By Joel Tolman, Director of Impact & Engagement
Nearly 30 years ago, when a group of educators, environmental activists, and city residents were dreaming of the organization that has grown into Common Ground, they wrote the following words to guide their work:
Common Ground’s mission is to cultivate habits of healthy living and sustainable environmental practices within a diverse community of children, adults, and families.
This mission statement proved to have a lot of staying power. It guided Common Ground’s growth from an idea, into a first set of pilot programs scattered across our city, into an effort to reclaim an abandoned lot and illegal dump on Springside Avenue, into urban farm and one of the state’s first charter schools, through 20 years of growth and change, up to 2019.
This fall, when a group of about 20 staff and board members got together to map out our priorities for the next three years, we came to a realization we didn’t expect: Our mission statement no longer spoke to the change that Common Ground is trying to make it the world. As we sat down for one on one and small group conversations with colleagues, alumni, students, and families, we heard different words — and a different sense of purpose — coming up again and again.
It wasn’t that we wanted a new mission — but we did want a mission statement that spoke more powerfully to the work we were already doing. As Liz, our school director, said, “I became involved [in the writing team for the new mission] because I felt the existing mission no longer reflected what was fundamental about the school.” She added “When folks would ask me about our mission, I would find myself rephrasing or elaborating upon the text as written.” Like Liz, a number of people said they were hungry for a mission statement that …
- Recommitted to our environmental roots — AND put justice at the center of our work, making the connection between the environment and social justice.
- Spoke more clearly to our core work as an educational organization and a public high school.
- Articulated our work to build human connections and relationships, and moved beyond language of “diversity” to talk about a genuinely inclusive, equitable place.
- Explained how we do our work — active, experiential, real-world learning — and lifed up our unique place — a farm, in a forest, in a city.
- Expressed our hope that we can support encourage people — and young people in particular — as they grow into powerful agents of change.

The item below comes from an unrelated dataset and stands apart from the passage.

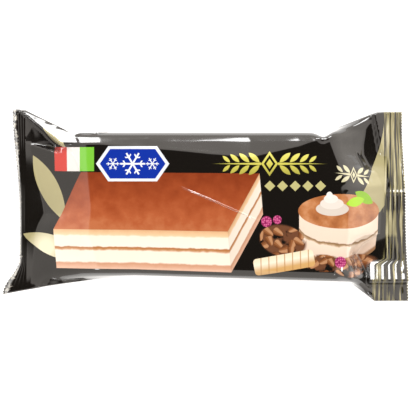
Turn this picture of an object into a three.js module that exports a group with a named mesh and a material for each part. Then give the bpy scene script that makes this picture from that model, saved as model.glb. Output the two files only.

A team representing different parts of the organization — Elena (our executive assistant), Allison (a support educator), Monique (a long-time reading teacher and our interim dean of students), Liz (our school director, Deborah (our farm director), Rebecca (who leads our children’s and community programs), Bob (our board co-chair), Henry Chisolm (our past development associate), and I — took on the task of trying to write something that better fit the work we are doing today, and aspire to be doing in the future. We wrote, shared with others, re-wrote, brought to the board, re-drafted. We filled up a google doc with about 40 different versions, narrowed down to three, and then to two, and re-wrote again.
And, at the end of February, our board approved a new mission statement:
Common Ground is a center for learning and leadership, inviting people across ages and identities to connect to their urban environment, build community, grow into their full potential, and contribute to a just and sustainable world.
And we landed on an extra sentence that gets at how we do this:
We work toward this mission through active, authentic learning rooted in justice and our environment: a farm, in a forest, in a city.
We’re excited to share this new mission statement with you, and to invite you to join us in this work. We’d love to hear what it means to you:
- What words and phrases resonate with you? Which need more explanation and context?
- What do you see in your experiences at Common Ground that align with this new mission statement? What have you experienced that doesn’t align?
- What pictures, words, actions, and ways of being come to mind as you read this mission statement? Cjet, one of our environmental educators, suggested we all draw pictures and write poems that bring this mission to life. We love this idea!
I really appreciate the process of coming up with the new mission statement. I also like it very much. But while you stated in your explanation that being a school is important, you do not have “school” anywhere. What about adding it to the last statement to read:
a school, a farm, in a forest, in a city.